Investment in energy security and sustainability is also seen as supporting greater cost certainty and long-term competitiveness, while stronger infrastructure is viewed as a route to unlocking productivity gains across the economy.
Carol Murphy, Head of Markets at EY Ireland, said geopolitics is now a tangible issue for leadership teams.
“In today’s volatile environment, businesses are navigating conflict on three interlinked fronts, with military, economic and technological challenges directly shaping commercial and strategic decisions. For organisations, geopolitics is no longer an intangible risk, it’s directly influencing strategy, supply chains, investment, talent and resilience in real time.
“For leadership teams, the challenge is less about predicting what happens next and more about building the agility and capability to act when conditions change. For policymakers, building resilience across the economy will be central to helping Ireland navigate today’s uncertainty and remain an attractive and trusted place to invest, innovate and do business.”
Northern Ireland outlook
In Northern Ireland, EY forecasts continued growth within a more constrained environment. Private sector activity entered 2026 on a positive note, according to PMI data, while rising fuel prices, Middle East tensions and shifts in global trade policy are adding pressure.

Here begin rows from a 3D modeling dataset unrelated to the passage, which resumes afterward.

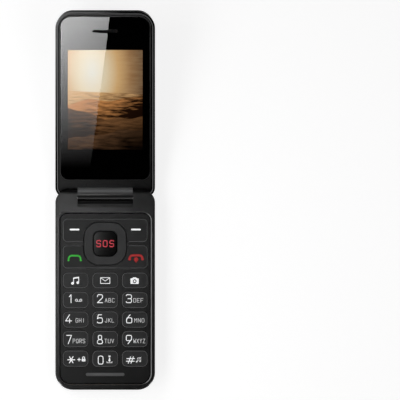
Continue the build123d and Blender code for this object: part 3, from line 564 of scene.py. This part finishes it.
# ---------------------------------------------------------------- lettering
# Strokes on a grid 6 wide and 8 high. A point given twice is a corner, others are rounded off.
grid_width, grid_height = 6, 8
strokes = {
    "0": "38 68 64 60 30 00 04 08 38",
    "1": "16 48 48 40",
    "2": "06 08 38 68 65 54 00 00 60",
    "3": "07 08 38 68 64 34 24; 24 34 64 60 30 00 01",
    "4": "48 02 02 62; 44 40",
    "5": "58 18 18 04 04 15 35 65 60 30 00 01",
    "6": "48 04 02 00 30 60 63 65 35 05 03",
    "7": "08 68 68 20",
    "8": "34 14 18 38 58 54 34; 34 64 60 30 00 04 34",
    "9": "20 64 66 68 38 08 05 03 33 63 65",
    "A": "00 38 38 60; 13 53",
    "B": "04 00 00 30 60 64 34 04 04 08 08 38 58 54 34",
    "C": "67 68 38 08 05 03 00 30 60 61",
    "D": "00 08 08 38 68 65 63 60 30 00",
    "E": "68 08 08 00 00 60; 04 54",
    "F": "68 08 08 00; 04 54",
    "G": "67 68 38 08 05 03 00 30 60 62 64 64 44",
    "H": "08 00; 68 60; 04 64",
    "I": "38 30",
    "J": "58 52 50 30 10 02",
    "K": "08 00; 68 04; 24 60",
    "L": "08 00 00 60",
    "M": "00 08 08 34 34 68 68 60",
    "N": "00 08 08 60 60 68",
    "O": "38 68 64 60 30 00 04 08 38",
    "P": "00 08 08 38 68 64 34 04",
    "Q": "38 68 64 60 30 00 04 08 38; 42 60",
    "R": "00 08 08 38 68 64 34 04; 34 60",
    "S": "67 68 38 08 04 34 64 60 30 00 01",
    "T": "08 68; 38 30",
    "U": "08 03 00 30 60 63 68",
    "V": "08 30 30 68",
    "W": "08 10 10 35 35 50 50 68",
    "X": "08 60; 68 00",
    "Y": "08 34 34 68; 34 30",
    "Z": "08 68 68 00 00 60",
}


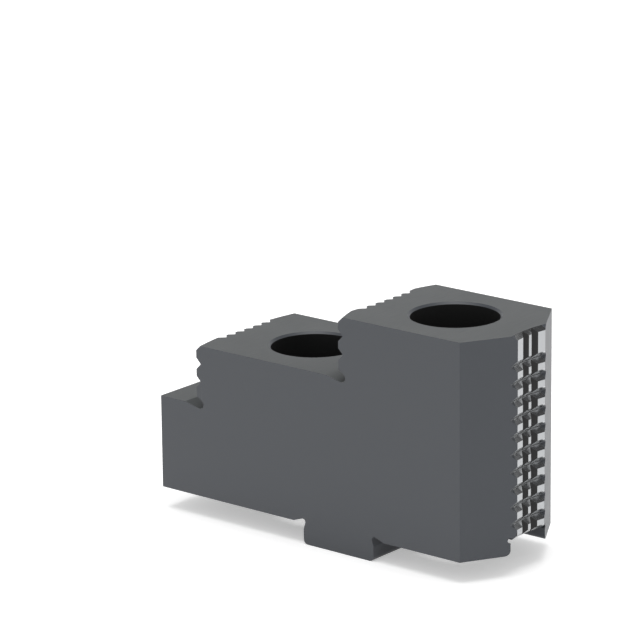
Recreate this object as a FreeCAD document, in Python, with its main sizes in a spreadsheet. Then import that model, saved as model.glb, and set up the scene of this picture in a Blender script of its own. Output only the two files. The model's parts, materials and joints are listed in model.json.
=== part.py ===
"""Reversible top jaw for a three-jaw lathe chuck: one hardened steel block.

The jaw steps up towards a 120 degree tip. A cross tongue and a lengthwise slot under it key it
to the master jaw, and two counterbored holes take the clamping screws. Its gripping faces are
the hollow-ground tip and the two risers, all cross-grooved so that they bite.

Frame, in millimetres: X runs along the jaw towards the tip, Y across it and Z up. The origin is
the middle of the tongue, on the base plane that seats on the master jaw.
"""
import FreeCAD, Part
import math
import os
import Sketcher

# Driving sizes: name, value, what it measures.
DRIVING = [
    ("jaw_width", "33.6", "across the side faces"),
    ("back_length", "52", "middle of the tongue to the back end"),
    ("chuck_axis", "43.7", "middle of the tongue to the lathe axis when the jaws are closed"),
    ("step_low", "22", "height of the first step"),
    ("step_mid", "36", "height of the second step"),
    ("step_high", "50", "height of the tip block"),
    ("tip_angle", "120", "degrees between the two flats of the tip"),
    ("tip_hollow", "33", "radius of the hollow ground into the tip"),
    ("tip_land", "10", "width of the tip's gripping face"),
    ("tip_chamfer", "1", "bevel at both ends of the tip's gripping face"),
    ("radius_low", "86.4", "lower riser, turned on the lathe axis"),
    ("radius_high", "46.4", "upper riser, turned on the lathe axis"),
    ("riser_chamfer", "1.2", "bevel along the top of each riser"),
    ("hollow_low", "100", "radius of the hollow ground into the lower riser"),
    ("hollow_high", "130", "radius of the hollow ground into the upper riser"),
    ("face_low", "40.6", "middle of the tongue back to the lower riser's gripping face"),
    ("face_high", "0.45", "middle of the tongue forward to the upper riser's gripping face"),
    ("tongue_width", "20", "cross tongue, along the jaw"),
    ("tongue_depth", "5", "cross tongue, below the base plane"),
    ("tongue_round", "1.2", "radius along the tongue's lower edges"),
    ("slot_width", "12.7", "lengthwise slot"),
    ("slot_depth", "3.5", "lengthwise slot, above the base plane"),
    ("slot_round", "1.2", "radius along the mouth of the slot"),
    ("slot_relief", "0.6", "radius cut into the two upper corners of the slot"),
    ("screw_spacing", "40", "between the clamping screws"),
    ("screw_clearance", "13.5", "through hole for an M12 screw"),
    ("screw_head", "20", "counterbore for the screw's head"),
    ("screw_seat", "18", "height of the seat under the screw's head"),
    ("rim_chamfer", "0.5", "bevel round each counterbore"),
    ("tooth_pitch", "4", "between the level grooves of the tip"),
    ("tooth_first", "7", "height of the lowest level groove of the tip"),
    ("tooth_count", "10", "level grooves of the tip"),
    ("tooth_depth", "1.15", "level grooves of the tip"),
    ("rib_pitch", "3.1", "between the upright grooves"),
    ("rib_depth", "1", "upright grooves"),
    ("tip_rib_count", "2", "upright grooves of the tip"),
    ("riser_rib_count", "6", "upright grooves of each riser"),
    ("bite_pitch", "4.3", "between the level grooves of a riser, and below its top"),
    ("bite_count", "2", "level grooves of each riser"),
    ("bite_depth", "1.25", "level grooves of each riser, at its ends"),
    ("root_radius", "0.2", "root of every groove"),
    ("relief_ramp", "3.6", "length of the undercut in front of a riser"),
    ("relief_rise", "1.9", "height of the undercut up a riser"),
    ("relief_nose", "1.1", "radius of the undercut's nose"),
    ("relief_depth", "1", "undercut below the step"),
    ("relief_inset", "0.8", "nose centre inside the riser"),
    ("neck_ramp", "2.9", "length of the undercut beside the tongue"),
    ("neck_drop", "1.4", "height of the undercut down the tongue"),
    ("neck_nose", "0.7", "radius of that undercut's nose"),
    ("neck_offset", "0.2", "nose centre off the tongue's wall"),
    ("overrun", "2", "how far a cutter runs past the block"),
]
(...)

EY expects the Northern Ireland economy to grow by 0.7% in 2026 and 1.3% in 2027, with employment increasing by 0.6% in each year.
Rob Heron, Managing Partner at EY Northern Ireland, said resilience remains evident across the regional economy.
“Northern Ireland’s economy continues to show resilience, but growth is increasingly constrained by global volatility, impacting costs, confidence and investment decisions. Understanding how global tensions, trade arrangements and policy choices affect local businesses is becoming more important for business leaders and policymakers in Northern Ireland as they plan for the future.”